- _Goal_
Reproduce this listing in full.

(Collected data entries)
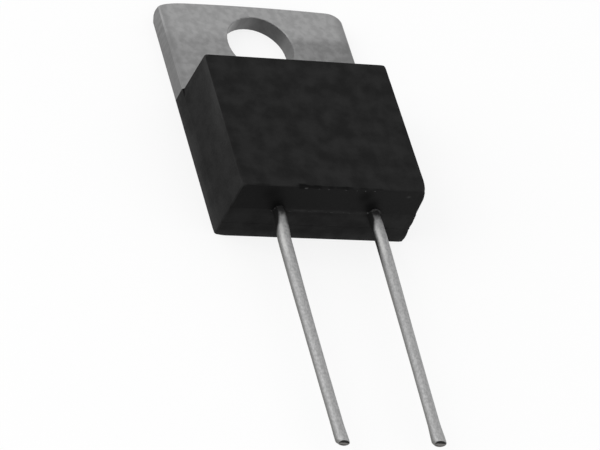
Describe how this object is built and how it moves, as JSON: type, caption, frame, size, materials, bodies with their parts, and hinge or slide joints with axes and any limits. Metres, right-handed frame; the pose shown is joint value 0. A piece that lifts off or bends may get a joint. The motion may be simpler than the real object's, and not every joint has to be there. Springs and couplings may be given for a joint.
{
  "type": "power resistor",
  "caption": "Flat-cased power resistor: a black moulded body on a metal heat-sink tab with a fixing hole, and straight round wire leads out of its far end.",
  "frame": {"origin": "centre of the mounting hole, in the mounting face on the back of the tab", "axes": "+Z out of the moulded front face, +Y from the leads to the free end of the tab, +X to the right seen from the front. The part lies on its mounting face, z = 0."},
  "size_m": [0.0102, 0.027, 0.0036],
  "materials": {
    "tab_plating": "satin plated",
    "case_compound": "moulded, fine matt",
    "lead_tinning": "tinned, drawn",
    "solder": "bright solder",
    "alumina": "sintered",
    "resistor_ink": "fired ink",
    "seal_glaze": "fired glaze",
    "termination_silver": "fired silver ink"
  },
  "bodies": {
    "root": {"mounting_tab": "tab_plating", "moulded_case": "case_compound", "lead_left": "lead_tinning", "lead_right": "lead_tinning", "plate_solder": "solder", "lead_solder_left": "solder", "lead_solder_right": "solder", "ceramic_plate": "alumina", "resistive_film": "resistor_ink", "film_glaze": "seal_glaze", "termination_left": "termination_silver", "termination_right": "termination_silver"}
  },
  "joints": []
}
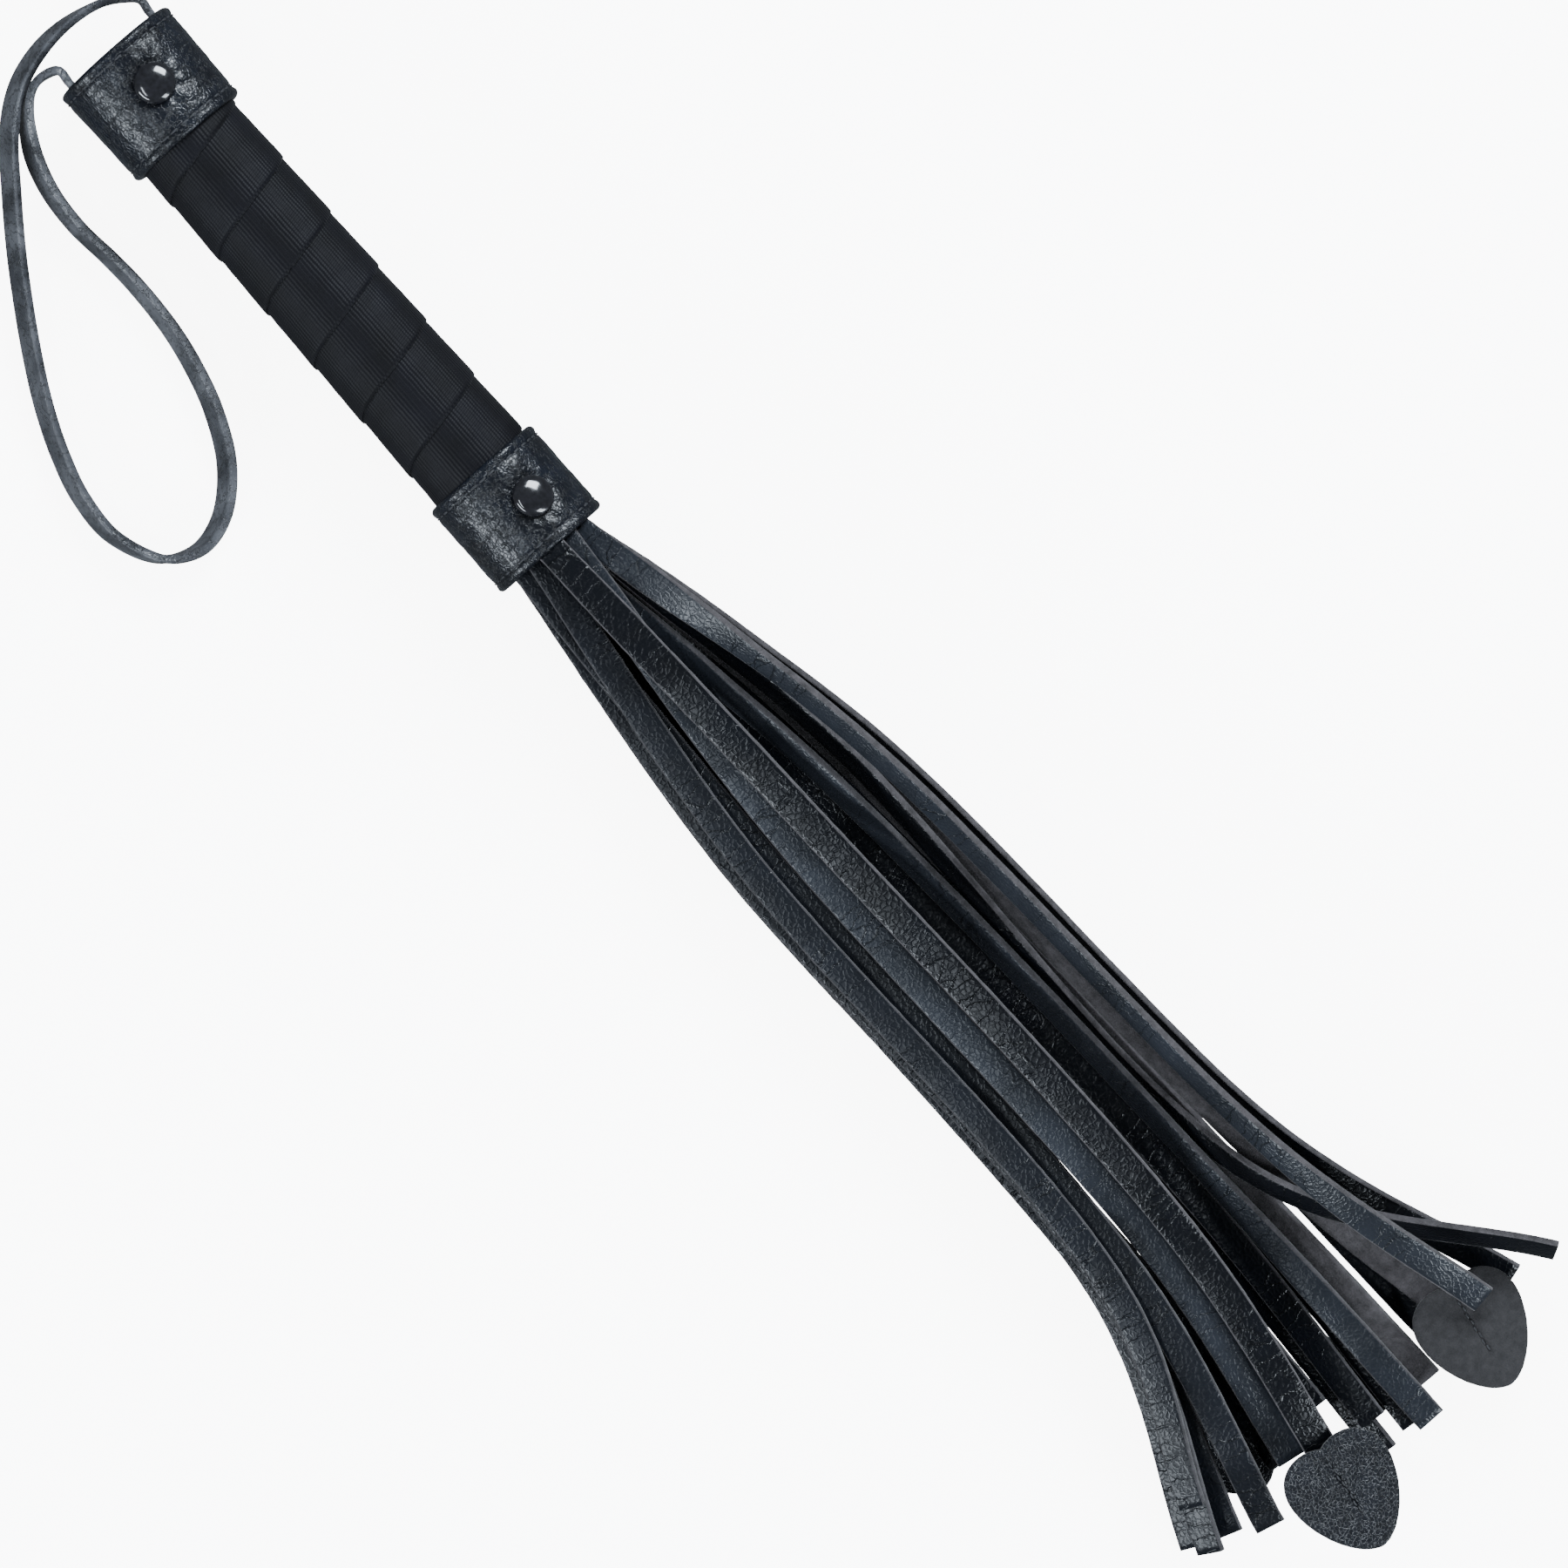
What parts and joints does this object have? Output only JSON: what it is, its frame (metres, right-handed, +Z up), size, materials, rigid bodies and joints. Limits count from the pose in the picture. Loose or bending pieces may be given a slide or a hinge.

- _Task answer_
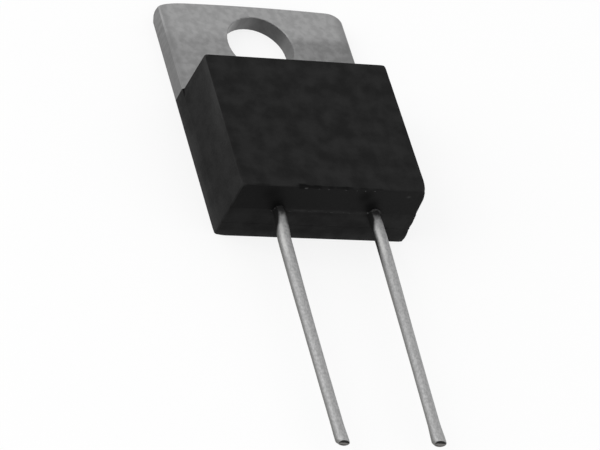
Describe how this object is built and how it moves, as JSON: type, caption, frame, size, materials, bodies with their parts, and hinge or slide joints with axes and any limits. Metres, right-handed frame; the pose shown is joint value 0. A piece that lifts off or bends may get a joint. The motion may be simpler than the real object's, and not every joint has to be there. Springs and couplings may be given for a joint.
{
  "type": "power resistor",
  "caption": "Flat-cased power resistor: a black moulded body on a metal heat-sink tab with a fixing hole, and straight round wire leads out of its far end.",
  "frame": {"origin": "centre of the mounting hole, in the mounting face on the back of the tab", "axes": "+Z out of the moulded front face, +Y from the leads to the free end of the tab, +X to the right seen from the front. The part lies on its mounting face, z = 0."},
  "size_m": [0.0102, 0.027, 0.0036],
  "materials": {
    "tab_plating": "satin plated",
    "case_compound": "moulded, fine matt",
    "lead_tinning": "tinned, drawn",
    "solder": "bright solder",
    "alumina": "sintered",
    "resistor_ink": "fired ink",
    "seal_glaze": "fired glaze",
    "termination_silver": "fired silver ink"
  },
  "bodies": {
    "root": {"mounting_tab": "tab_plating", "moulded_case": "case_compound", "lead_left": "lead_tinning", "lead_right": "lead_tinning", "plate_solder": "solder", "lead_solder_left": "solder", "lead_solder_right": "solder", "ceramic_plate": "alumina", "resistive_film": "resistor_ink", "film_glaze": "seal_glaze", "termination_left": "termination_silver", "termination_right": "termination_silver"}
  },
  "joints": []
}
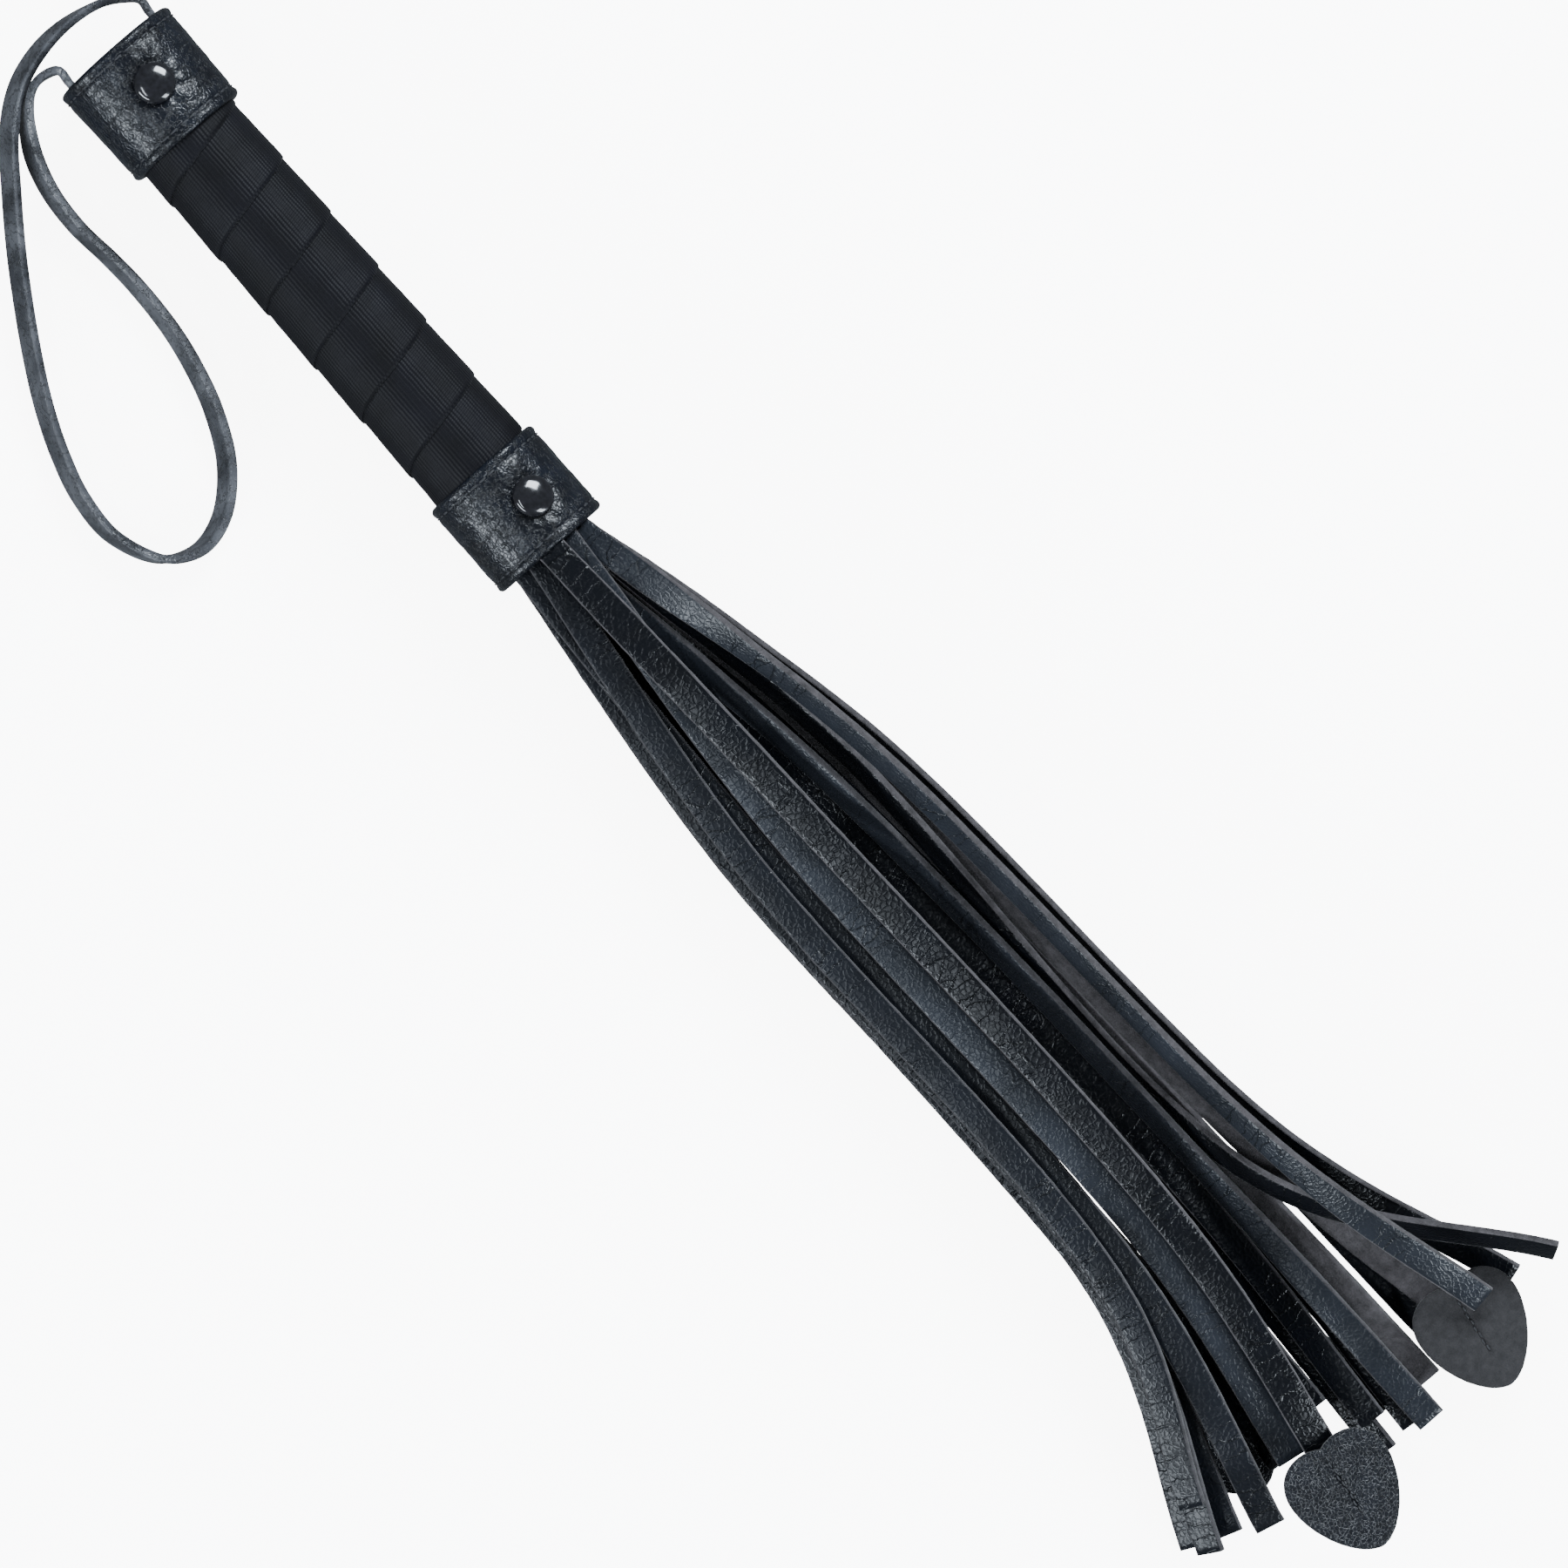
What parts and joints does this object have? Output only JSON: what it is, its frame (metres, right-handed, +Z up), size, materials, rigid bodies and joints. Limits count from the pose in the picture. Loose or bending pieces may be given a slide or a hinge.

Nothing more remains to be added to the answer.